Like the guy who’d shouted, Jo wished they could turn it off. She wished she could take a walk around to part of the boat where there wasn’t a TV screen. But she couldn’t, no more than any of the eighty‐
seven others on the Ugly Duckling. Because whatever assurances they had been given, they knew they weren’t getting off the bomb‐
rigged hulk until they saw Maddy Witherson actually do this.

‘A Worldwide TV special in suicide‐
vision, courtesy of Daaahn‐
yeeeel Corbeee! Wooh!’ Vern said, clapping his hands. ‘Hey, c’mon man, you’re missin’ your own show,’ he added. Nate glanced up and rolled his eyes. Vern was slapping Corby on the back and pointing to the TV screens, but Corby wasn’t watching, having limited his activities to dangling limply from a rope tied over one of the basement’s ceiling beams.
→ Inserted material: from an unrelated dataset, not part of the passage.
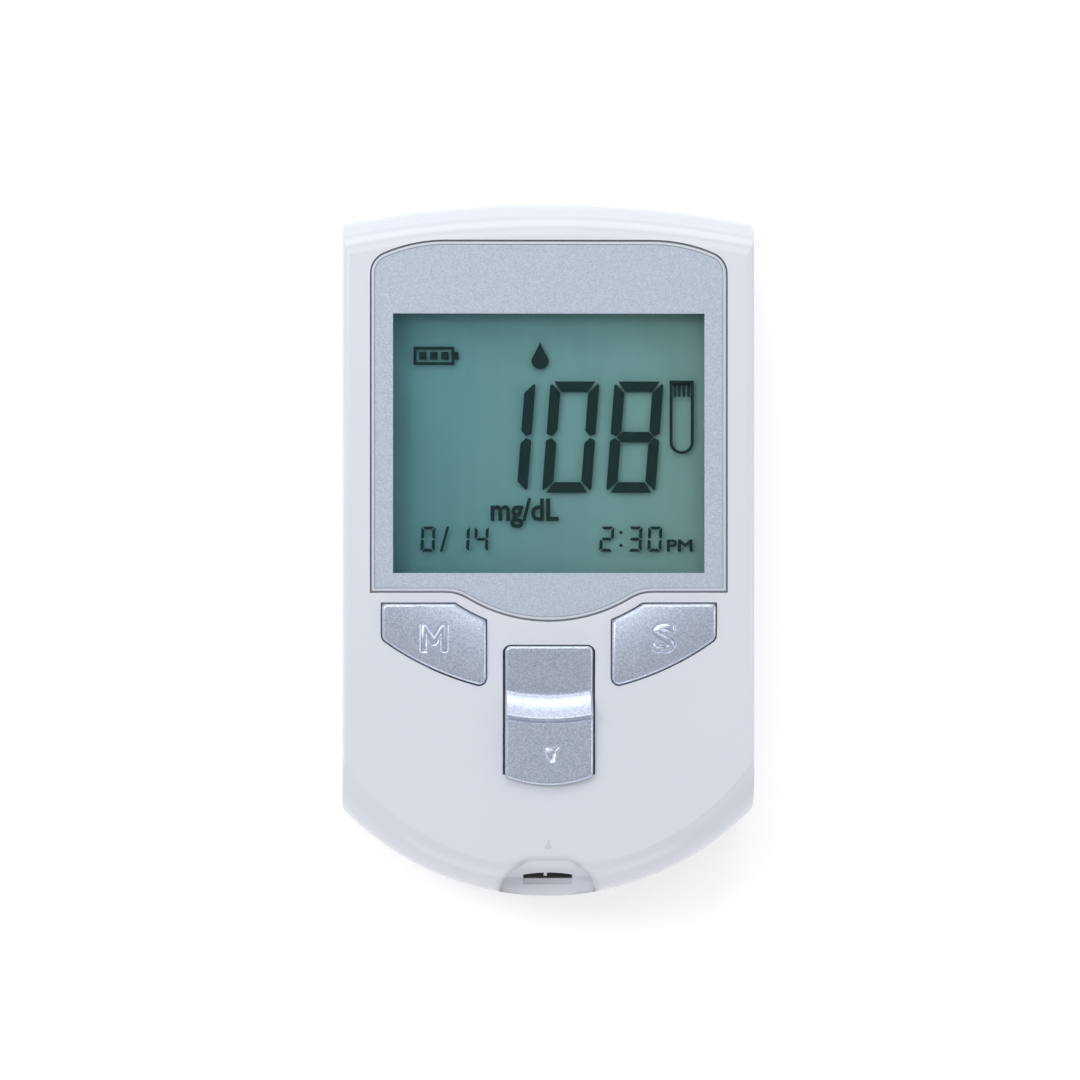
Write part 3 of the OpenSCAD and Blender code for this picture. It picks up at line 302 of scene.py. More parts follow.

Liskey had commissioned Nate for the hit because Corby knew him. They figured he wasn’t going to be in much of a mind to open the door to strangers, and that night he was unlikely even to answer the doorbell, so Nate had phoned ahead. Corby was happy for Nate to come round and enjoy the show; in fact happy wasn’t even close. It must have been eating Corby alive that he had pulled all this shit off but couldn’t tell anyone about it. Showing off his handiwork to sympathetic Militia members had probably made him come in his shorts. And if what they say is true, he’d have come in them again when Vern suddenly slung a noose around his neck and hauled him up.

‘Shit, this is for real,’ Vern said, staring at the identical images on the six TV screens set up around the desk. Add the three computer monitors and they were probably getting more radiation off this gig than Liskey would planting the nukes. ‘The porno broad’s really goin’ through with it, look.’
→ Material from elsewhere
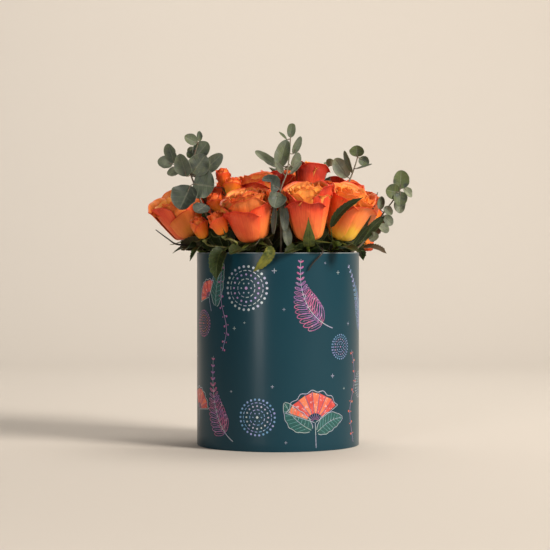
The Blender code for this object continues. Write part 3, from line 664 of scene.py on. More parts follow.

‘Well, I’m kinda busy right now, Vern, but I’m sure it’s real exciting,’ Nate told him, his fingers rattling impatiently across the keyboard. The guy’s set‐
up was a nightmare of mutated technology: self‐
customised boards, chips and cards all wired up to each other like they had been built by the fucking Borg. It served as a worrying reminder that Corby had probably forgotten more about computers than Nate had ever learned – and much of what he had learned he had learned from Corby. Nate was supposed to be wiping anything that could connect the guy to the Militia or St John, but it was almost literally like walking through a minefield: Corby himself had told him the system was booby‐
trapped. If you tried screwing around with the detonator control programme, you’d set off the bomb on the Ugly Duckling. Same went if the computer detected a change in the signals coming from his TV cameras, so the cops couldn’t loop in a fake shot while they evacuated the boat. Same went if you shut down the system or if you wiped the whole thing.